All of which begs the question: For such an unquestionably bad idea, how come so many NCAA employees -- from the investigators working below Najjar all the way up to the No. 2 person (Isch) in the entire organization -- either failed to see or refused to accept it?
There are several insinuations in the report that enforcement staffers might not have discerned anything untoward about the arrangement because it didn't seem significantly different from past cases where investigators relied on legal cases related to their subjects. In other words, NCAA investigators are so numb from their lack of subpoena power that piggybacking off those that do -- even if it involves manipulating someone's bankruptcy case -- is considered fairly standard practice.
Given that revelation, surely Emmert will ask Wainstein's firm to go back and review previous cases Najjar, Hosty and Roe Lach worked on, right? There may be other examples of tainted evidence that were used to levy sanctions against universities. Surely Emmert would want to avoid another "embarrassment for the association and its staff," as he dubbed Monday's findings.
Dennis Dodd, CBSSports.com:
The NCAA is guilty of failure to monitor and lack of institutional control. Guilty of its own rules, which it applies arbitrarily and -- at times -- unfairly.
Take a dip in the deep end of that pool of irony.
To sum up Monday's nothing-to-see-here developments: While investigating a rogue booster at Miami , the NCAA had to sweep up a mess caused by a rogue investigator. The NCAA admitted to lack of oversight and fired its enforcement director.
Ah, but it hardly ends there. The NCAA No. 2 man (Jim Isch) approved an expenditure of more than $20,000 that he apparently never followed up on.

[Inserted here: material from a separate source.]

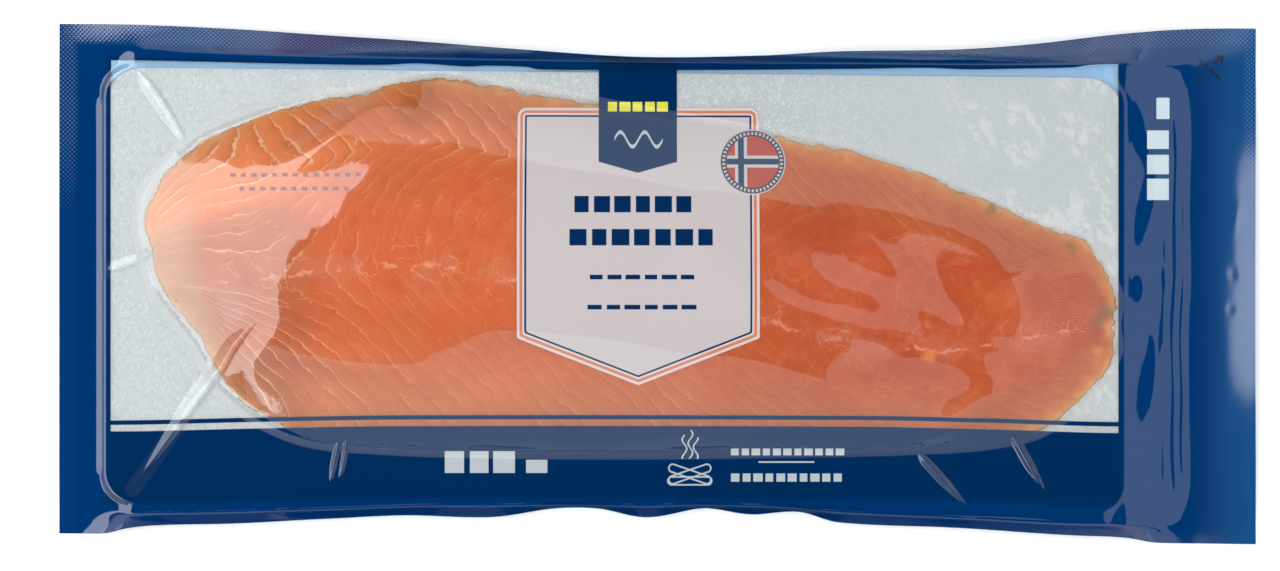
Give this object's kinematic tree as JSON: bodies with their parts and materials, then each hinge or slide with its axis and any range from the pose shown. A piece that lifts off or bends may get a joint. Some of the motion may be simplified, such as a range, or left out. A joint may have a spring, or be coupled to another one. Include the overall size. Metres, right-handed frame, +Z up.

Send me to that pay window.
Oh yeah, don't forget this nugget:
And there's this: The NCAA revealed that it purchased a disposable mobile phone and paid for Nevin Shapiro's use of the prison phone system. The NCAA expended $8200 to fund communications with Shapiro, including the transfer of $4500 to the prison commissary account from which Shapiro pays for his communication. That allowed the NCAA to call Shapiro repeatedly during the investigation. So the NCAA paid not only Shapiro's attorney, but Shapiro. Charming.
Lesson for life - remember, listen to your lawyer.
In other Penn State news this weekend: Men's lacrosse upset #9 Denver 15-12 in Jacksonville during the Moe's Southwest Grill Classic on Sunday. The win catapulted the team from #15 up to #8/#9 in this week's polls and earned Shane Sturgis CAA's "Player of the Week" honor.
Up next for the Nittany Lions will be hosting #3 Notre Dame in Happy Valley this Sunday continuing their brutal early stretch of ranked opponents through the next four weeks, Penn State upset the Fighting Irish last year 4-3 in overtime utilizing a Villanova '85 gameplan of slowing the game down and limiting possessions, but the introduction of a "shot clock" this season has Coach Tambroni going uptempo. Tambroni, formerly coaching a consistent winner at Cornell, was another recent dynamite hire and is building Penn State into a program to be reckoned with, something that should be expected with all the talent in the surrounding states. "The Nittany Lions have the recipe for success. The attack unit is dynamic, the midfield knows their role and Austin Kaut is arguably the best goalie in the nation."
Michigan just recently started a varsity squad a couple years ago and Ohio State is ranked #19/#17, adding Rutgers and especially Maryland will continue to improve the B1G lacrosse, but not enough to create their own conference like hockey, which is why the Johns Hopkins rumors are so interesting, as are potential B1G members like Virginia, North Carolina and Notre Dame.
Bunnies! Rampaging Bunnies! In a comment thread fed after midnight and dowsed in water gone real life, bunnies have been chewing the wires of cars parked at Denver International Airport. Despite removing more than a hundred each month, the problem has not subsided. USAirpot Parking is discussing several solutions, including raptor perches, which seems like a bad idea introducing birds into an airport environment. What could go wrong?